The first of these six processing bases is “consent.” An important thing to bear in mind with respect to consent is that it must be specific as to purpose. A checkbox that says, “I agree to the Privacy Policy” does not amount to consent under GDPR. The controller will have to specify if the data collected will be shared with any third party and the reason for it, and also must let the end user decide in what way they wish to be contacted (for example, by email, text message or telephone) and how frequently. The individuals must have a real choice and control, which means that consent should not be a precondition of a service. And finally, it would be unlawful to process personal data for any different purpose than for which client consent was originally given. More information on consent is available here.

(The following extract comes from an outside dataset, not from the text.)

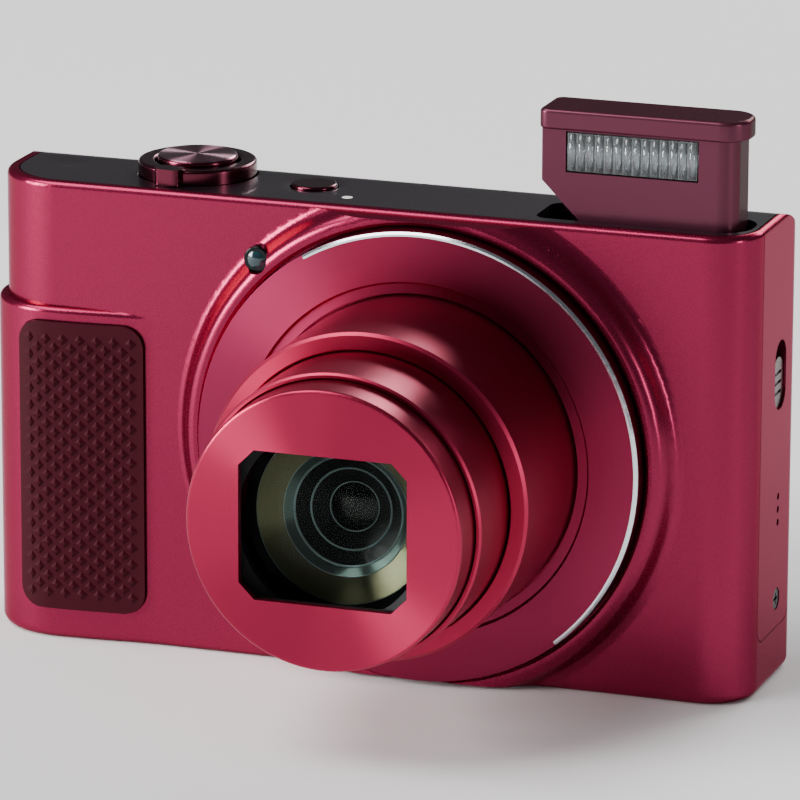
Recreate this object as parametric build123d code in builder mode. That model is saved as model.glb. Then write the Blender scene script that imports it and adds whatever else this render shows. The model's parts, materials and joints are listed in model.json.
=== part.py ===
from build123d import *
import os
from math import cos, radians, sin, sqrt

# Compact digital camera with a telescoping lens and a pop-up flash, in millimetres.
# The origin is the mouth of the tripod socket, in the base plane. The lens looks along -Y,
# the grip is at -X, the flash at +X, and +Z is up. The barrels are out and the flash is up.

# Case
CASE_LEFT = -47.5  # above the grip swelling
CASE_RIGHT = 48.3
FRONT = -11.5
REAR = 11.5
HEIGHT = 56.9
WALL = 1.1
FRONT_LEFT_R = 9.1
FRONT_RIGHT_R = 6.0
REAR_R = 5.0
TOP_EDGE_R = 0.8
BASE_EDGE_R = 1.2
ROLL_R = 10.0  # the top turns down to the back in one large round
SEAM_Y = 7.2  # front and rear covers meet here
SEAM = 0.1  # visible gap between covers
REACH = 120.0  # longer than the camera, for cuts that go right through
CUT = 1.0  # how far a cutting shape starts outside the face that it cuts
RUNNING_FIT = 0.15  # gap round a button, and beside the battery door
SCREW_FIT = 0.1  # gap round a screw's head

# Grip swelling
GRIP_LEFT = -48.3
GRIP_FRONT = -12.5
GRIP_TOP = 41.6
GRIP_FADE_X = -23.0
GRIP_FADE_DEPTH = 0.06  # the swelling starts just under the flat of the case
GRIP_EDGE_R = 0.75
PAD_CENTRE = (-34.92, 21.95)
PAD_WIDTH = 15.95
PAD_HEIGHT = 35.96
PAD_CORNER_R = 2.7
PAD_PROUD = 0.55
PAD_SUNK = 0.35

# Top plate
PLATE_LEFT = -45.8
PLATE_RIGHT = 47.3
PLATE_FRONT = -10.3
PLATE_LEFT_R = 7.6
PLATE_RIGHT_R = 4.6
PLATE_GAP = 0.12

# Side panel
PANEL_FRONT = -5.9
PANEL_BASE = 6.4
PANEL_X = 46.9
PANEL_CORNER_R = 2.0

AF_LAMP_AT = (-11.93, 50.03)
AF_LAMP_R = 1.6
AF_LAMP_FRONT = -13.5  # just proud of the rim's slope
AF_LAMP_REAR = -10.2

# Lens: radii about the lens axis, and places along Y
LENS_X = 9.03
LENS_Z = 28.3
RING_R = 27.45
RING_HOLE_R = 20.05
RING_FRONT = -16.5
RING_REAR = -11.6
OUTER_R = 19.7
OUTER_FRONT = -34.0
MIDDLE_R = 17.4
MIDDLE_FRONT = -43.8
INNER_R = 16.6
INNER_FRONT = -48.5
HOUSING_R = 21.3
HOUSING_BORE_R = 20.5
HOUSING_FRONT = -14.6
HOUSING_REAR = 4.0
BACK_PLATE = 0.8
WINDOW_WIDTH = 20.3
WINDOW_HEIGHT = 17.7
WINDOW_CUT = 1.9  # corner cuts of the opening in the front plate
GLASS_R = 12.1
SECOND_R = 12.2
SURROUND_ROOT_R = 27.75  # raised rim of the front cover round the lens ring
SURROUND_CREST_R = 28.6
SURROUND_CREST_Y = -14.55
SURROUND_FADE_R = 31.8
SURROUND_TRIM = 0.45  # the rim stops this far inside the top and the base
FLANGE_R = 24.5
SENSOR_HOLE_R = 5.5
BAFFLE_FRONT = -46.6
BAFFLE_REAR = -40.2
BAFFLE_LIP_R = 11.3
ACCENT_R = 27.0
ACCENT_START = 121.0  # degrees from +X, as seen from the front
ACCENT_SWEEP = 171.0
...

Beyond consent, there are five other processing bases to consider, starting with “contract.” This applies when the controller needs to process someone’s personal data to fulfill contractual obligations or to do something the person requested before entering into a contract; for example, providing a quote or sending an invoice. Next is “legal obligation,” which applies when the controller needs to comply with an obligation under any applicable law; for example, providing information in response to valid requests in connection with an investigation by an authority. Then there are “vital interests.” This generally applies to matters of life and death, especially with respect to health data. Number four on the list is “public task,” applying to activities of public authorities. And finally, there are “legitimate interests,” which can be commercial interests such as direct marketing, individual interests or broader societal benefits.

Some of the important things to bear in mind with respect to legitimate interests are:

1. The processing activities should be in ways that people would normally expect.

2. The controller must document and keep a record of its decisions on legitimate interests in the form of a “Legitimate Interests Assessment” by (i) identifying a legitimate interest, (ii) showing that the processing is necessary (that the legitimate interest cannot be achieved in a less intrusive way), and (iii) balancing it against the data subject’s privacy expectations.

3. The controller must provide notice and an opt-out mechanism wherever possible.

4. Processing for a new purpose compatible with the original purpose is permitted, provided a new Legitimate Interests Assessment is performed.

More information on legitimate interests is available here.

When one compares the requirements for consent and for legitimate interests, the latter is a far better choice for most business purposes. Because service cannot be denied if consent is not provided, there is a chance that only a small percentage of the data subjects will actually provide consent and that the majority cannot be contacted. However, if “legitimate interests” is used as the processing basis, all the people can be contacted, provided you meet the other requirements, such as providing them an opt-out.

Consent does not offer flexibility because the controller can use the data for only those things for which the consent has been obtained, while in the case of legitimate interests, it is easier to include a new compatible purpose. And in spite of the controller having obtained specific granular consent, the data subject can withdraw consent at any time. The controller must provide an easy way for managing preferences and withdrawing consent. Switching from one processing basis to another is not permitted unless there is a compelling reason. Since consent offers more control to the data subject, a switch from legitimate interest to consent will be easier than a switch from consent to legitimate interests.

“Legitimate interests” is not the appropriate choice when the commercial benefit is outweighed by the potential impact on each individual concerned, in which case consent is the most appropriate basis. Although use of legitimate interest as the processing basis comes with the obligation to perform a careful and documented balancing act, it still makes for a really compelling choice.